Under the current trajectory scenario, it is projected that Ireland will miss the 2020 energy efficiency target of 20%. As of 2015 Ireland has achieved 60% of the target leaving us with 12% total energy efficiency, however the current trajectory scenario suggests that Ireland will only achieved 80% of the target by 2020 leaving us with only around 16% total energy efficiency, a shortfall of over 3%. It is important that continued policy action is developed to incentivise the uptake of sustainable energy technology and practice so that we can improve overall energy efficiency and subsequently help to improve progress towards achieving renewable energy target as well.
National Waste Prevention Programme (NWPP) and Other Waste Management
The Waste Framework Directive sets specific targets for Members States to achieve, including the establishment of a National Waste Prevention Programme (NWPP); the preparing for reuse or recycling of 50% of household derived paper, metal, plastic and glass; and the preparing for reuse / recycling or recovery of 70% of construction & demolition (C&D) non-hazardous waste. The latter two targets are due by the end of 2020, while NWPP had to be established by 2013.
Ireland’s NWPP was established in 2004, prior to the transposition of the Directive. According to EPA figures, Ireland is on track to achieve the household recycling target by a narrow margin, an opinion shared by the European Commission’s ‘Early Warning Report’ published in 2018. Achievement of the C&D waste target will be by a more comfortable margin based EPA figures, and again this view is shared in another European Commission Policy Report on the Waste Management Sector, which was issued by the Joint Research Centre in 2018.
Additional waste management directives for which Ireland has been assigned targets are the Packaging Directive (94/62/EC) as amended (2005/20/EC); End of Life Vehicles Directive (2000/53/EC); Batteries Directive (2006/66/EC); Landfill Directive (1999/31/EC); and the WEEE Directive (2012/19/EC). The due date for the majority of the targets associated with these Directives have lapsed and the EPA, as Ireland designated competent authority, states that all targets which have elapsed have been achieved, with the exception of one WEEE Directive target regarding the collection of ≥ 45% of WEEE equipment placed on the market.
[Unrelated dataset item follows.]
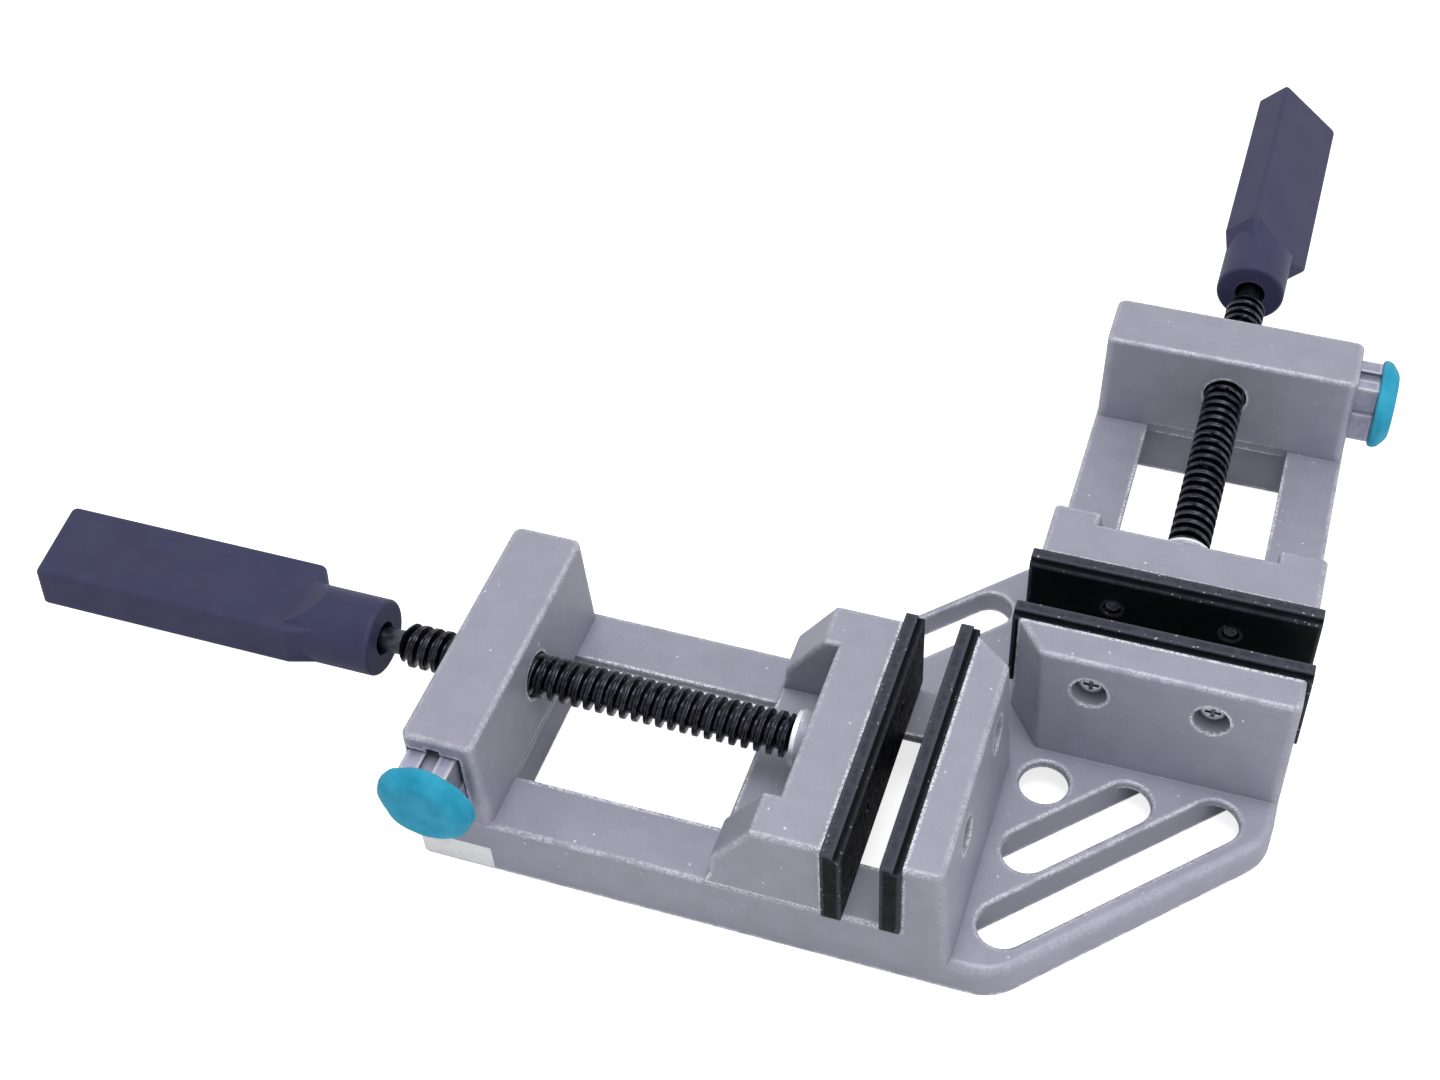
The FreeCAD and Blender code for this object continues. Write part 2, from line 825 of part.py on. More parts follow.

The EPA is awaiting figures to evaluate if the target has been achieved. Ireland received a number of derogations for the Landfill Directive target and so has until December 2020 to reduce the biodegradable component of its municipal waste to 35% of 1995’s total biodegradable municipal waste produced, rather than 2016 as applied to the majority of Member States. This equates to 427,000 tonnes and according to EPA figures Ireland is well on track as approximately 190,000 tonnes of biodegradable waste was landfilled in 2018. In essence these Directives, and their associated targets, aim to ensure producers and consumers across Europe take more responsibility regarding the circulation of materials along the respective product life-cycles, and that valuable resources are not lost to disposal needlessly.